The flow data flipped hard in the opposite direction. Early May still carried momentum — spot Bitcoin ETFs logged a $532M three-day inflow streak [13]. Then the bleed began: a $1.07B weekly withdrawal that ended a six-week inflow run [14], a $1.26B week described as the worst since late January [15], and a stretch that reached roughly $2.8B over nine days [16]. BTC rallied to $77K intraday before slipping under $75K to a one-month low as the outflows intensified liquidations [5]. The macro backdrop did not help: inflation ran at 3.8% [17], rate-hike expectations weighed on risk assets [18], and an Iran–UAE escalation sent bond yields up and rattled energy markets [19][20]. A single 24-hour window saw roughly $522M in liquidations, though the majority ($360M) came from short positions being squeezed rather than from forced selling by leveraged buyers [21].

Where the desk agreed — and who took the other side

Across our curated sources the read on Bitcoin tilted net-bullish for the month, leaning on the regulatory tailwind and institutional-adoption narrative. The dissent was loud and worth naming. JPMorgan's Jamie Dimon publicly opposed the CLARITY Act and criticized Coinbase [22]. Senator Gillibrand blocked the bill over the absence of an ethics provision tied to the administration [23]. And the clearest contrarian wasn't a person at all — it was the ETF tape itself, which registered institutional selling [16] even as sentiment stayed constructive. When the loudest signal (policy) and the hardest signal (flows) point opposite ways, "bullish" is an incomplete description of the month.
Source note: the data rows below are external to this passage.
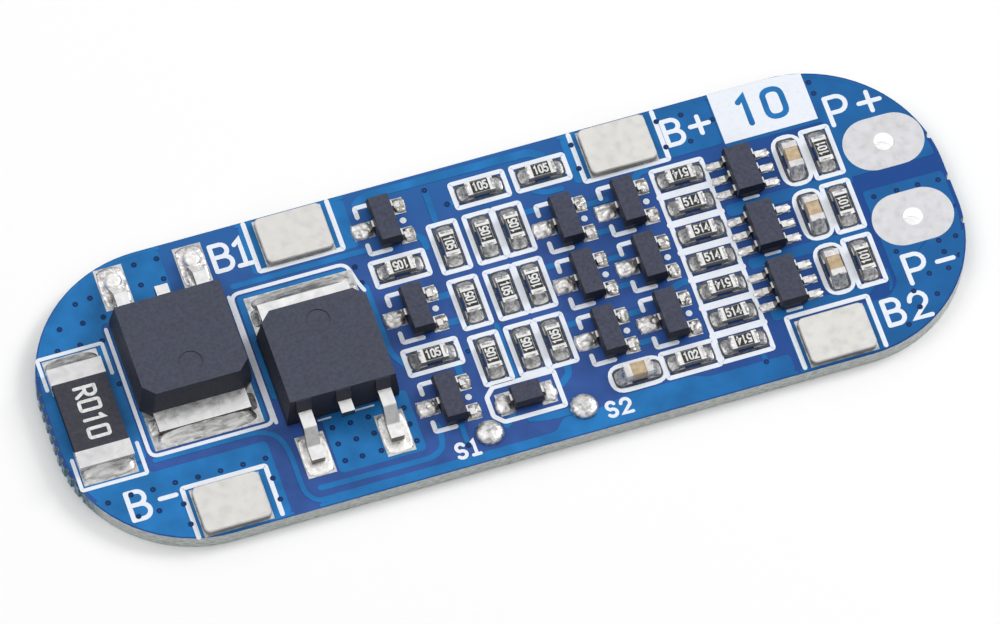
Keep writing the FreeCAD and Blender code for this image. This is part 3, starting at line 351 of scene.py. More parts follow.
mould = mould_finish("moulding_compound", (0.042, 0.047, 0.072), (0.062, 0.068, 0.104), 0.6)
# The finish of each material slot, and of the nodes that differ from their slot
FINISHES = {
    "board": mask_finish("bare_mask", BARE_BLUE, edge=(0.58, 0.62, 0.6)),
    "tinned": metal("tinned_land", (0.42, 0.42, 0.43), (0.78, 0.79, 0.8), 0.36, 0.5, 0.02),
    "solder": solder,
    "print": ink,
    "nickel": metal(
        "nickel_plate", (0.735, 0.725, 0.695), (0.765, 0.755, 0.725), 0.5, 0.9, 0.002,
        wall=(0.3, 0.29, 0.27),
    ),
    "mould": mould_finish("small_mould", (0.034, 0.038, 0.064), (0.06, 0.066, 0.106), 0.55),
    "leads": metal(
        "tinned_lead", grey(0.88), grey(0.99), 0.36, 0.6, 0.008, wall=(0.12, 0.115, 0.11)
    ),
    "ceramic": dull(
        "white_ceramic", (0.55, 0.55, 0.53), (0.75, 0.75, 0.72), 0.5, 0.25, 0.004, wall=grey(0.2)
    ),
    "coat": mould_finish("resistor_coat", grey(0.016), (0.05, 0.048, 0.045), 0.3),
    "shunt_black": mould_finish("shunt_coat", (0.028, 0.028, 0.042), (0.047, 0.047, 0.068), 0.5),
    "capacitor_tan": dull("capacitor_body", (0.43, 0.31, 0.18), (0.6, 0.47, 0.31), 0.45, 0.35, 0.006),
}
OWN_FINISHES = {
    "left_switch_mould": mould,
    "right_switch_mould": mould,
    "left_switch_leads": power_tin,
    "right_switch_leads": power_tin,
    "wire_pads": metal(
        "tinned_wire_pad", (0.685, 0.685, 0.7), (0.73, 0.73, 0.76), 0.5, 0.9, 0.006,
        wall=grey(0.97), glow=0.22,
    ),
    "capacitor_caps": metal("capacitor_cap", (0.72, 0.7, 0.69), (0.88, 0.87, 0.86), 0.4, 0.5, 0.01),
    "shunt_end_caps": metal("shunt_cap", (0.73, 0.72, 0.73), (0.83, 0.82, 0.83), 0.42, 0.7, 0.01),
}
OWN_FINISHES.update((bank + "_caps", rim_tin) for bank in RESISTORS)


def dress_frame():
    """Gives every part of the frame its finish."""
    for entry in frame["record"]["subparts"]:
        name = entry["node"]
        materials = frame["nodes"][name].data.materials
        materials.clear()
        materials.append(OWN_FINISHES.get(name, FINISHES[entry["material_slot"]]))


def new_object(name, data):
    thing = bpy.data.objects.new(name, data)
    bpy.context.scene.collection.objects.link(thing)
    return thing


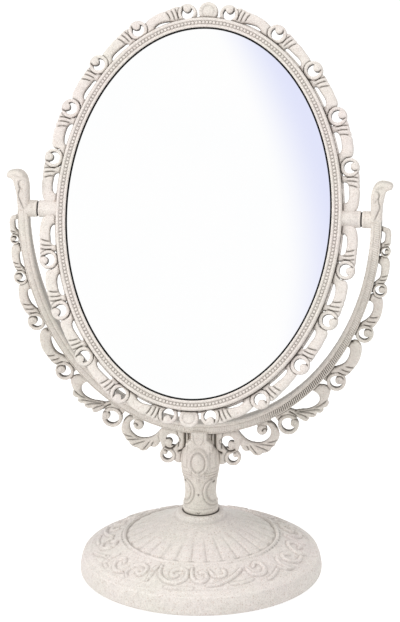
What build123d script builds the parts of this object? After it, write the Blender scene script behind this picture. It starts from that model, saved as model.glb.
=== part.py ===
from build123d import *
import os
from math import sin, cos, radians, sqrt

os.makedirs("parts", exist_ok=True)

# ---------------------------------------------------------------- dimensions
# millimetres; X across the yoke, front faces -Y, Z up, origin under the base
PIVOT_H = 182.0           # height of the swivel axis
TILT = 23.2               # lean of the mirror at rest, top away from the front

GLASS_A, GLASS_B = 63.5, 88.9      # visible glass, half width and half height
GLASS_T = 2.0                      # glass thickness
GLASS_LAP = 0.8                    # glass held under the rim lip
CORE_T = 4.0                       # spacer between the two glasses
LIP_T = 1.0                        # rim lip over the glass
RIM_A, RIM_B = 68.3, 93.0          # outer edge of the plain rim
RIM_HALF = GLASS_T + CORE_T / 2 + LIP_T    # half thickness of the rim, 5
FIL_HALF = 2.5                     # half thickness of the filigree
WEB = 0.9                          # filigree strip next to the rim

BOSS_R = 4.05                      # pivot bosses
BOSS_END = 77.0                    # outer end of the frame boss
YOKE_BOSS = 77.7                   # inner end of the yoke boss
PIN_R = 1.5
PIN_HEAD_R, PIN_HEAD_T = 2.4, 1.5
PIN_IN, PIN_OUT = 70.4, 81.5       # pin from inside the frame boss to the yoke
RUN_CLR = 0.05                     # running clearance, radial
FIT_CLR = 0.02                     # clearance of fixed inserts, radial
BUSH_R, BUSH_L = 2.6, 6.6
WASHER_R, WASHER_T = 3.5, 0.6

YIN_A, YIN_B = 81.9, 104.9         # yoke, inner ellipse
YOUT_A, YOUT_B = 87.1, 110.1       # yoke, outer ellipse
YOKE_HALF = 4.25                   # half depth of the yoke
SCROLL_HALF = 1.5                  # half depth of the yoke's scrollwork

NECK_FOOT_Z = 31.0
NECK_TOP_Z = 73.4
NECK_WALL = 2.2
TAB_HALF = 6.2                     # half depth of the neck's crown

BASE_R = 59.2
BASE_WALL = 2.2
PAD_T = 0.9
COVER_T = 1.7
BALLAST_R, BALLAST_T = 41.5, 4.0
SCREW_PCR = 46.0                   # cover screws, pitch circle radius

# ------------------------------------------------------------------- helpers
def loop(pts, sx=1, sy=1):
    return make_face(Spline(*[(sx * x, sy * y) for x, y in pts], periodic=True))


def poly(pts, sx=1, sy=1):
    return make_face(Polyline(*[(sx * x, sy * y) for x, y in pts], close=True))


def disc(c, r, sx=1, sy=1):
    return Pos(sx * c[0], sy * c[1]) * Circle(r)


def volute(c, r, hole, eye, eye_r, sx=1, sy=1):
    # ring with a C-shaped opening left around the eye
    return disc(c, r, sx, sy) - (disc(c, hole, sx, sy) - disc(eye, eye_r, sx, sy))


def upright(sk, amount, side):
    # side -1 is the front, +1 the rear
    return extrude(Plane.XZ * sk, amount=amount, dir=(0, side, 0))


def cyl_x(r, x0, x1, z=0.0):
    return Pos((x0 + x1) / 2, 0, z) * Rot(0, 90, 0) * Cylinder(r, abs(x1 - x0))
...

Under the surface: attention rotated into the rails

The most telling rotation wasn't between coins — it was into infrastructure. The fastest-growing conversations of the month were the plumbing: tokenized equities after the SEC shift [4], CFTC-regulated derivatives after the Kalshi approval [3], stablecoin and market-structure rules inside the CLARITY debate [1], and prediction markets, which went from niche to one of May's defining regulatory battlegrounds. Ethereum's story was a builder's pivot rather than a price one — Vitalik Buterin and the Ethereum Foundation outlined a refocus toward core principles, formal verification and zkVMs [24][25]. Enforcement stayed busy in the background: the Treasury sanctioned a Sinaloa cartel-linked laundering network [26], the UK sanctioned exchange HTX [27], and the CFTC fined a trader $200K for spoofing Treasury futures [28]. A Satoshi-era whale also moved $265M of BTC to trading desks mid-month [29].

The open questions heading into June

May leaves three threads unresolved. First, whether the CLARITY Act survives a full Senate vote intact or stalls on the ethics fight [23][7]. Second, how Warsh's Fed actually treats crypto access once the rhetoric meets rulemaking [2][11]. Third, and most concrete, whether ETF flows stabilize or the institutional exit that defined late May carries into June [16][5]. The month's lesson is that in 2026 the policy calendar and the flow tape can tell completely different stories — and our corpus is built to track both at once.